* _Short exercise_
Return verbatim all lines from the first one in the records to the line with "SHAFT_RADIUS, 20), 'steel');", both ends kept.

* _Data excerpts_

——————————

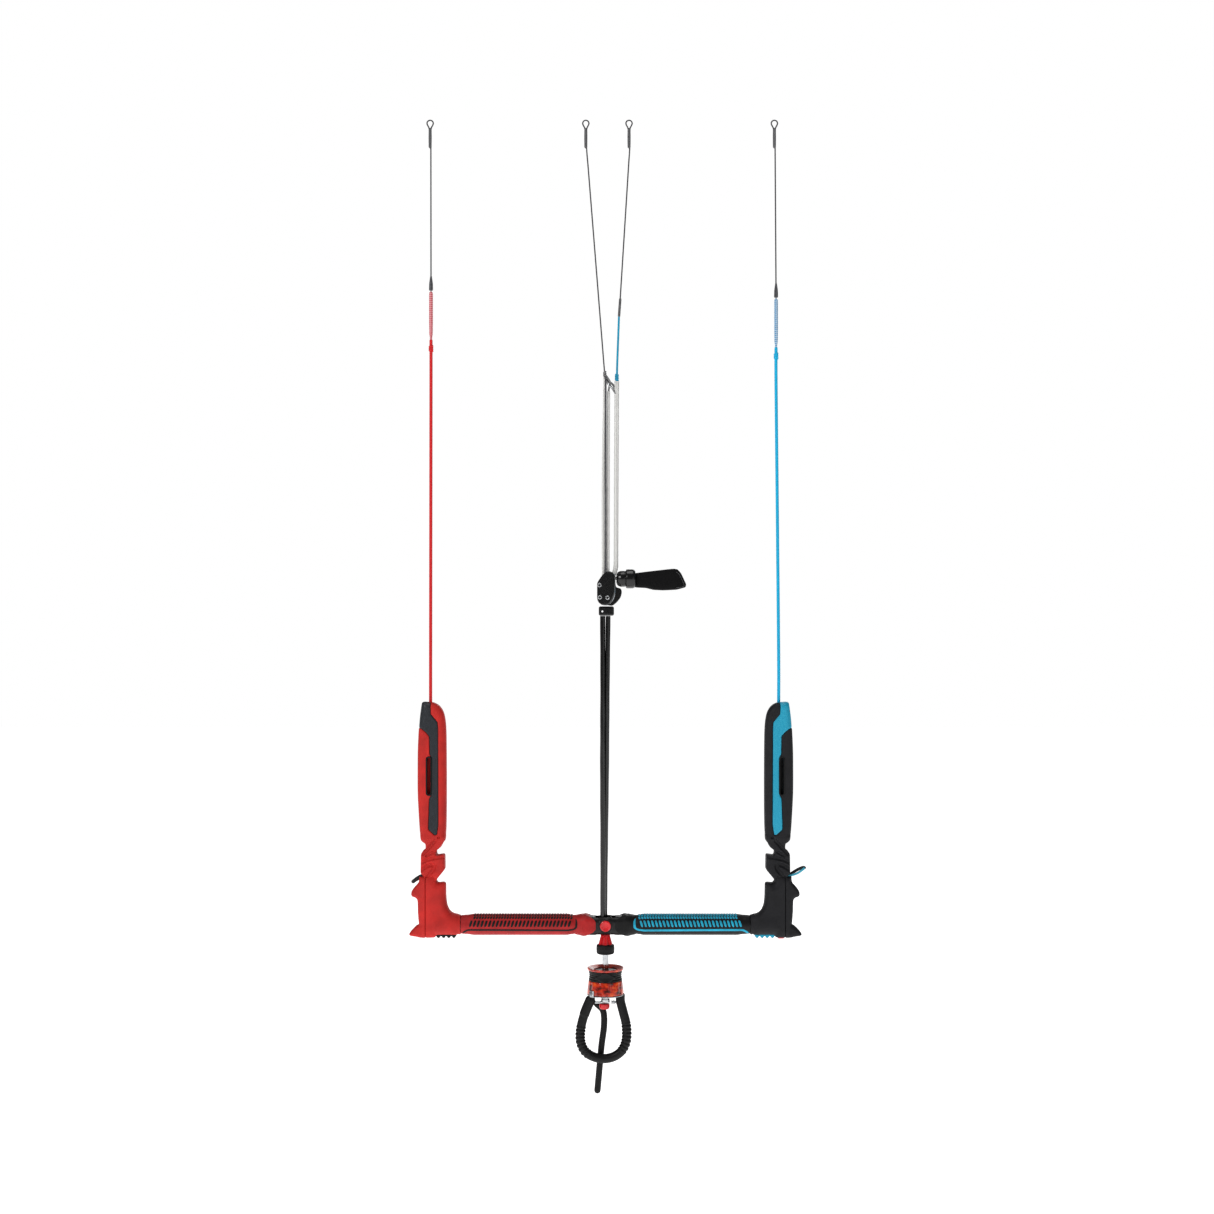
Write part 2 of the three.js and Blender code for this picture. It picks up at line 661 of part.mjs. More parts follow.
place('swivel_shaft', rod([0, 0, SHAFT_FOOT], [0, 0, -15.4], SHAFT_RADIUS, 20), 'steel');

place('stopper_ball', stopperBall(), 'blackPlastic');
place('trim_handle', trimHandle(), 'webbing');

place('hub_insert', hubInsert(), 'blackPlastic');
place('bar_hub', barHub(), 'blackPlastic');
place('hub_cap_front', hubCap(-1), 'redPlastic');
place('hub_cap_back', hubCap(1), 'redPlastic');

for (const [name, side] of [['left', -1], ['right', 1]]) {
  const isLeft = side < 0;
  const line = BACK_LINES[name];
  place(`bar_tube_${name}`, barTube(side), 'carbon');
  place(`grip_${name}`, grip(side), isLeft ? 'redRubber' : 'blackRubber');
  place(`bar_end_${name}`, barEnd(side), isLeft ? 'redRubber' : 'blackRubber');
  place(`line_winder_${name}`, lineWinder(side), isLeft ? 'redRubber' : 'blackRubber');
  place(`width_tab_${name}`, widthTab(side), isLeft ? 'blackRubber' : 'tealInsert');
  place(`bungee_${name}`, tube(BUNGEES[name], BUNGEE_RADIUS, 20), isLeft ? 'blackRope' : 'blueRope');
  place(`float_shell_${name}`, floatShell(side, line), isLeft ? 'redFoam' : 'blackFoam');
  place(`float_insert_${name}`, floatInsert(side, line), isLeft ? 'blackInsert' : 'tealInsert');
  place(`leader_line_${name}`, leaderLine(side, line), isLeft ? 'redRope' : 'blueRope');
  place(`pigtail_sleeve_${name}`, pigtailSleeve(side, line), isLeft ? 'redSleeve' : 'blueSleeve');
  place(`back_line_${name}`, backLine(side, line), 'blackRope');
}
place('lock_button_right', lockButton(), 'redPlastic');

place('release_core', releaseCore(), 'blackPlastic');
place('cradle_plate', cradlePlate(), 'steel');
place('cradle_rivet', cradleRivet(), 'steel');
place('gate_arm', gateArm(), 'steel');
place('release_plug', releasePlug(), 'redPlastic');
place('release_sleeve', releaseSleeve(), 'clearRed');
place('sleeve_grip', sleeveGrip(), 'blackRubber');
place('release_spring', releaseSpring(), 'steel');
place('gate_pin', gatePin(), 'steel');
place('chicken_loop', chickenLoop(), 'blackRubber');
place('chicken_stick', chickenStick(), 'blackRubber');

export default controlBar;
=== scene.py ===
"""Looks of the kitesurf control bar: floats, winder ends, grips, lines, cleat and chicken loop.

Shapes are laid out in millimetres about the bar's axis, and to_frame() hangs them LINE_TOP below
the loops at the top of the front lines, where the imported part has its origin. "Reach" is the
distance from the middle of the bar, so one description serves both ends. The rider is at -Y.
"""

import math

import bmesh
import bpy
import numpy as np
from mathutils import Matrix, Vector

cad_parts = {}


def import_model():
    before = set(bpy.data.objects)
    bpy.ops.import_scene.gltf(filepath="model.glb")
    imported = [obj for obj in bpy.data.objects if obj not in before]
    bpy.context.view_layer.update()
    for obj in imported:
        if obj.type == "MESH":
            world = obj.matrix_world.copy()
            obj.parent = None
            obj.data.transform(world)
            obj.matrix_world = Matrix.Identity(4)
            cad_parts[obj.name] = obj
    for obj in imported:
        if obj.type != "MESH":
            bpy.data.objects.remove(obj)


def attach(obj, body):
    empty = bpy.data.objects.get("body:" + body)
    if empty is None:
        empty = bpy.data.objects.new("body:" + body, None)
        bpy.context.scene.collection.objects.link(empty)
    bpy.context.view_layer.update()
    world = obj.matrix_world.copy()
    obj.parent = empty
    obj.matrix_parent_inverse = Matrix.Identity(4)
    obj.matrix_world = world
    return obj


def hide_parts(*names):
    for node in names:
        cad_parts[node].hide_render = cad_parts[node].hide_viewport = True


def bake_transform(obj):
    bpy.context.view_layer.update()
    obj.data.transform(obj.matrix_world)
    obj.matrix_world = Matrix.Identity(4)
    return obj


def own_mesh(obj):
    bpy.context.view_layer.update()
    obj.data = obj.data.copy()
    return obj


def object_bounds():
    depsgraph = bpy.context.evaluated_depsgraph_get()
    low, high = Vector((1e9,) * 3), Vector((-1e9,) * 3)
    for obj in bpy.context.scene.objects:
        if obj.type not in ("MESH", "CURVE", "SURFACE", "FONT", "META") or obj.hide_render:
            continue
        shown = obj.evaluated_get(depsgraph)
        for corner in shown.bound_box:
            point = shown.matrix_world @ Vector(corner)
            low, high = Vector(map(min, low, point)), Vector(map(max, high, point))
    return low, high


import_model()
cad_low, cad_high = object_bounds()

MM = 0.001
LINE_TOP = 1022
SIDES = {"left": -1, "right": 1}
TRIM = {
    "left": {"foam": "red_foam", "rubber": "red_rubber", "accent": "black_rubber",
             "insert": "black_insert", "line": "red_line", "sleeve": "red_sleeve"},
    "right": {"foam": "black_foam", "rubber": "black_rubber", "accent": "teal_rubber",
              "insert": "teal_insert", "line": "blue_line", "sleeve": "blue_sleeve"},
}


# ---- placing and meshing ----


def to_frame(points):
    """Millimetres about the bar's axis, as metres in the part's frame."""
    placed = np.array(points, dtype=float) * MM
    placed[..., 2] -= LINE_TOP * MM
    return placed


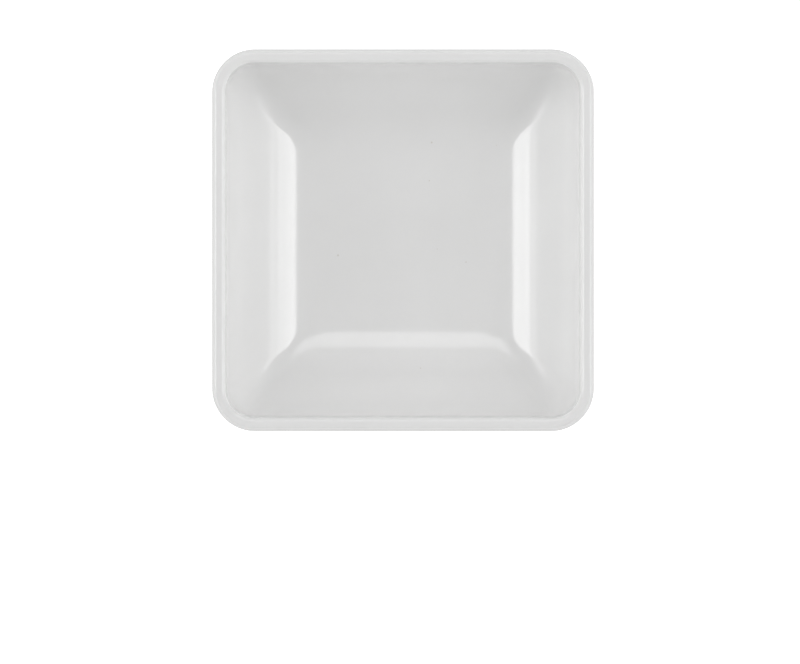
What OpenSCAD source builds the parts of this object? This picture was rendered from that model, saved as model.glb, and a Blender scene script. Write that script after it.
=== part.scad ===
// Small square bowl, moulded in one piece. An even wall runs from the flat floor through a
// wide quarter-round cove to an upright rim. It stands on a square foot ring, which has a
// bell-shaped drain notch in the middle of each side.
// The origin is the middle of the standing face, with +Z up. All lengths are in millimetres.

/* [Bowl] */
// Width over two opposite sides, at the widest line
bowl_w = 95; // [80:1:140]
// Height from the table to the crest of the rim
bowl_h = 34.6; // [30:0.1:42]
// Thickness of the wall and the floor
wall = 3.5; // [2.4:0.1:4.5]
// Corner radius of the outline, at the widest line
corner_r = 10.7; // [7:0.1:18]

/* [Rim] */
// Height of the rim band, from the widest line to the crest
band_h = 3.6; // [2.6:0.1:5]
// Angle that the band leans in where the rounding of the lip begins
band_lean = 18; // [10:1:26]
// Draft angle of the inner wall at the rim
rim_draft = 2; // [1:0.5:5]

/* [Inside] */
// Corner radius of the flat floor
floor_corner_r = 3; // [2:0.1:9]

/* [Foot] */
// Width over two sides of the foot, where it meets the underside
foot_w = 54.6; // [46:0.2:62]
// Height that the foot lifts the underside above the table
foot_lift = 3; // [2.6:0.1:5]
// Width of the foot's ring at the underside
ring_w = 5; // [3.6:0.1:6.4]
// Corner radius of the foot, where it meets the underside
foot_corner_r = 8; // [6.5:0.1:14]
// Draft angle of the foot's outer face
foot_draft = 13; // [5:1:20]
// Draft angle of the foot's inner face
recess_draft = 8; // [3:1:15]
// Radius of the hollow rounding between the foot and the wall above it
root_r = 1; // [0.4:0.1:2]

/* [Drain notches] */
// Width of a notch at the table
notch_w = 11.3; // [7:0.1:16]
// Height of a notch above the table
notch_h = 2.2; // [1:0.1:2.4]

/* [Smoothness] */
// Largest gap between a curve and its flat facets
facet_gap = 0.03; // [0.02:0.01:0.1]
// Facets round a quarter turn of a corner
corner_facets = 8; // [6:1:12]

/* [Hidden] */

// Largest turn between two facets of a small rounding, in degrees
facet_turn = 15;
// Flat crest between the two roundings of the lip, and the inner rounding, as shares of the wall
crest_share = 0.04;
lip_inner_share = 0.29;
// Outer and inner rounding of the standing face, as shares of the ring's width
tread_outer_share = 0.52;
tread_inner_share = 0.16;
// Rounding between the foot's inner face and the underside, as a share of the foot's lift
recess_r_share = 0.33;
// Share of a notch's height that its round crown takes, above the shoulders
notch_crown_share = 0.59;
// How late the inside's corner radius grows from the floor to the rim, where 1 is evenly
inside_growth = 2;
// Length by which a cut runs past what it cuts
overrun = 1;

// The round wall: two arcs about one centre, from the flat floor to the widest line
half_w = bowl_w / 2;
widest_z = bowl_h - band_h;
outer_r = widest_z - foot_lift;
inner_r = outer_r - wall;
centre_x = half_w - outer_r;

// Inner rounding of the lip, on the drafted line that ends the inner wall
lip_inner_r = lip_inner_share * wall;
lip_inner_z = bowl_h - lip_inner_r;
rim_foot_x = centre_x + inner_r * cos(rim_draft);
rim_foot_z = widest_z - inner_r * sin(rim_draft);
lip_inner_x = rim_foot_x + (lip_inner_z - rim_foot_z) * tan(rim_draft) + lip_inner_r / cos(rim_draft);

// Outer rounding of the lip, which fills the room that the band and the crest leave
lip_room = half_w - lip_inner_x - crest_share * wall - band_h * tan(band_lean / 2);
lip_outer_r = lip_room / (cos(band_lean) - tan(band_lean / 2) * (1 - sin(band_lean)));
lip_outer_x = lip_inner_x + crest_share * wall;
lip_outer_z = bowl_h - lip_outer_r;
band_r = (band_h - lip_outer_r * (1 - sin(band_lean))) / sin(band_lean);

// Foot: its outer face, standing face, inner face and the underside that it rings
foot_half = foot_w / 2;
tread_outer_r = tread_outer_share * ring_w;
tread_outer_x = foot_half - (foot_lift - tread_outer_r) * tan(foot_draft) - tread_outer_r / cos(foot_draft);
tread_inner_r = tread_inner_share * ring_w;
ring_inner_x = foot_half - ring_w;
tread_inner_x = ring_inner_x + (foot_lift - tread_inner_r) * tan(recess_draft)
    + tread_inner_r / cos(recess_draft);
recess_r = recess_r_share * foot_lift;
recess_x = ring_inner_x + recess_r * tan(recess_draft) - recess_r / cos(recess_draft);

// Hollow rounding that is tangent to the foot's outer face and to the round wall
face_run = [sin(foot_draft), cos(foot_draft)];
root_start = [foot_half, foot_lift] + root_r * [cos(foot_draft), -sin(foot_draft)]
    - [centre_x, widest_z];
root_reach = outer_r + root_r;
root_along = root_start * face_run;
root_slide = -root_along - sqrt(root_along ^ 2 - root_start * root_start + root_reach ^ 2);
root_offset = root_start + root_slide * face_run;
root_x = centre_x + root_offset[0];
root_z = widest_z + root_offset[1];
root_angle = atan2(root_offset[1], root_offset[0]);

// Points along an arc about (x, z), by half width and height, without the first one if first is 1
function arc(x, z, r, from, to, first = 0) =
    let (
        turn = min(facet_turn, 2 * acos(1 - facet_gap / r)),
        count = ceil(abs(to - from) / turn)
    )
    [for (i = [first:count])
        let (a = from + (to - from) * i / count)
        [x + r * cos(a), z + r * sin(a)]];

// Adds the corner radius of an even offset from a known ring
function offset_corners(points, ring_x, ring_r) =
    [for (p = points) [p[0], p[1], ring_r + p[0] - ring_x]];

// Adds a corner radius that changes between two known rings, evenly with the half width if growth is 1
function blended_corners(points, low_x, low_r, high_x, high_r, growth = 1) =
    [for (p = points)
        let (rise = max(p[0] - low_x, 0) / (high_x - low_x))
        [p[0], p[1], low_r + (high_r - low_r) * rise ^ growth]];

foot_section = offset_corners(
    concat(
        arc(recess_x, foot_lift - recess_r, recess_r, 90, recess_draft),
        arc(tread_inner_x, tread_inner_r, tread_inner_r, 180 + recess_draft, 270),
        arc(tread_outer_x, tread_outer_r, tread_outer_r, -90, -foot_draft),
        arc(root_x, root_z, root_r, 180 - foot_draft, 180 + root_angle)
    ),
    foot_half, foot_corner_r
);
root_ring = foot_section[len(foot_section) - 1];
wall_section = blended_corners(
    arc(centre_x, widest_z, outer_r, root_angle, 0, 1),
    root_ring[0], root_ring[2], half_w, corner_r
);
rim_section = offset_corners(
    concat(
        arc(half_w - band_r, widest_z, band_r, 0, band_lean, 1),
        arc(lip_outer_x, lip_outer_z, lip_outer_r, band_lean, 90, 1),
        arc(lip_inner_x, lip_inner_z, lip_inner_r, 90, 180 - rim_draft)
    ),
    half_w, corner_r
);
inside_section = blended_corners(
    arc(centre_x, widest_z, inner_r, -rim_draft, -90),
    centre_x, floor_corner_r, rim_foot_x, corner_r + rim_foot_x - half_w, inside_growth
);

// Whole section, from the underside round the foot and the rim to the floor
section = concat(foot_section, wall_section, rim_section, inside_section);

// Rounded square at one point of the section, where the corner radius stays within the half width
function ring(p) =
    let (r = min(p[2], p[0]), c = p[0] - r)
    [for (q = [0:3], i = [0:corner_facets])
        let (a = 90 * (q + i / corner_facets), middle = 45 + 90 * q)
        [c * sign(cos(middle)) + r * cos(a), c * sign(sin(middle)) + r * sin(a), p[1]]];

// Closed skin through all rings, with the underside and the floor as its two flat ends
module shell() {
    ring_points = 4 * (corner_facets + 1);
    last = len(section) - 1;
    polyhedron(
        points = [for (p = section) each ring(p)],
        faces = concat(
            [[for (i = [0:ring_points - 1]) i]],
            [for (k = [0:last - 1], i = [0:ring_points - 1])
                let (a = k * ring_points + i, b = k * ring_points + (i + 1) % ring_points)
                each [[a, a + ring_points, b], [b, a + ring_points, b + ring_points]]],
            [[for (i = [ring_points - 1:-1:0]) last * ring_points + i]]
        ),
        convexity = 6
    );
}

// Outline of a notch: a round crown that runs out over two rounded shoulders to the table
function notch_outline() =
    let (
        turn = 2 * atan(2 * notch_h / notch_w),
        radii = notch_h / (1 - cos(turn)),
        crown_r = notch_crown_share * radii,
        shoulder_r = radii - crown_r,
        half = notch_w / 2
    )
    concat(
        [[half, -overrun]],
        arc(half, shoulder_r, shoulder_r, 270, 270 - turn),
        arc(0, notch_h - crown_r, crown_r, 90 - turn, 90 + turn, 1),
        arc(-half, shoulder_r, shoulder_r, 270 + turn, 270, 1),
        [[-half, -overrun]]
    );

// Four notches: one channel across the foot each way
module drain_notches() {
    for (turn = [0, 90]) {
        rotate([90, 0, turn])
            linear_extrude(height = foot_w + 2 * overrun, center = true)
                polygon(notch_outline());
    }
}

module bowl() {
    color("whitesmoke")
        difference() {
            shell();
            drain_notches();
        }
}

bowl();
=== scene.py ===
"""Small square bowl: a one-piece white moulding, its surface finish and a plain studio.

The file is laid out as an add-on and makes everything once when it is run. Lengths are in
metres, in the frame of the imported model: the bowl stands on z = 0 and opens towards +Z.
"""

import math

import bpy
from bpy.props import FloatProperty, FloatVectorProperty, PointerProperty
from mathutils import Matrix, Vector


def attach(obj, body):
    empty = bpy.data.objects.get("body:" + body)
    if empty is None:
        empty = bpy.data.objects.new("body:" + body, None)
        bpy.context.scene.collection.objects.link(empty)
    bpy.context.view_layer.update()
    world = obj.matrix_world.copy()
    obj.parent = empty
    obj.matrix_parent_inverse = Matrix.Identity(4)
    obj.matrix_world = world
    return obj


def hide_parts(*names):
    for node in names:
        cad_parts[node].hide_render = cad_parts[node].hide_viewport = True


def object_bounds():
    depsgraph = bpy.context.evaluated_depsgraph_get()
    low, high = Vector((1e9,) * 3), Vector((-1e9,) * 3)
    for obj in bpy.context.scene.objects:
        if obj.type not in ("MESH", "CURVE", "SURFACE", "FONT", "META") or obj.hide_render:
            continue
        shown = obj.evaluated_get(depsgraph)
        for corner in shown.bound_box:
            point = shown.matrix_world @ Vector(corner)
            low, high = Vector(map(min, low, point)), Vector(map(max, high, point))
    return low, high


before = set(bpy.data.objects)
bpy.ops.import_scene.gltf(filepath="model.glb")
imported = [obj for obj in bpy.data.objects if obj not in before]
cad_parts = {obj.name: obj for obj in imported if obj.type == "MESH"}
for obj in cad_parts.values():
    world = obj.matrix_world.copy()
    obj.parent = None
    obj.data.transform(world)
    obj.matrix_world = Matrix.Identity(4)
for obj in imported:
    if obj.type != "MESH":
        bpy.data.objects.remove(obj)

bl_info = {
    "name": "Square Bowl",
    "version": (1, 0, 0),
    "blender": (4, 5, 0),
    "location": "3D View > Sidebar > Bowl",
    "description": "Makes a small square moulded bowl with a notched foot, and its studio",
    "category": "Object",
}

CAD_LOW, CAD_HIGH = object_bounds()


def length(name, description, default):
    """A length that the user may change."""
    return FloatProperty(
        name=name, description=description, default=default, min=0.0, precision=5, unit="LENGTH"
    )


def angle(name, description, degrees):
    """An angle that the user may change."""
    return FloatProperty(
        name=name, description=description, default=math.radians(degrees), unit="ROTATION"
    )


def amount(name, description, default, high=1.0):
    """A plain number from zero up."""
    return FloatProperty(name=name, description=description, default=default, min=0.0, max=high)


def colour(name, description, default):
    """A colour that the user may change."""
    return FloatVectorProperty(
        name=name, description=description, default=default, size=3, min=0.0, max=1.0, subtype="COLOR"
    )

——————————

* _Answer for the task_
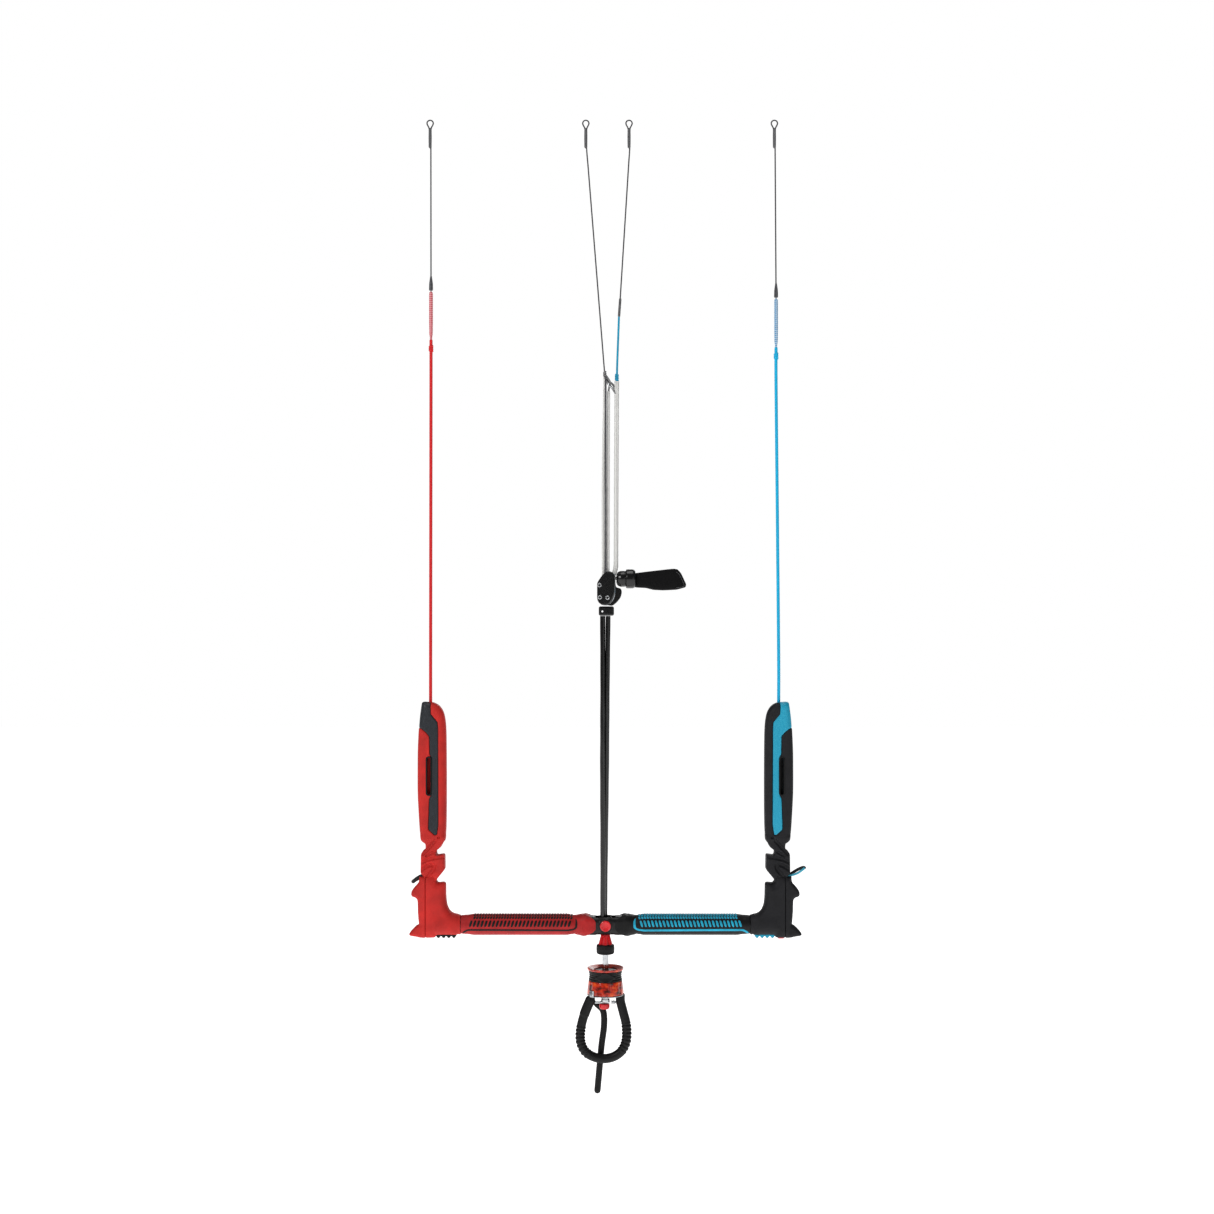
Write part 2 of the three.js and Blender code for this picture. It picks up at line 661 of part.mjs. More parts follow.
place('swivel_shaft', rod([0, 0, SHAFT_FOOT], [0, 0, -15.4], SHAFT_RADIUS, 20), 'steel');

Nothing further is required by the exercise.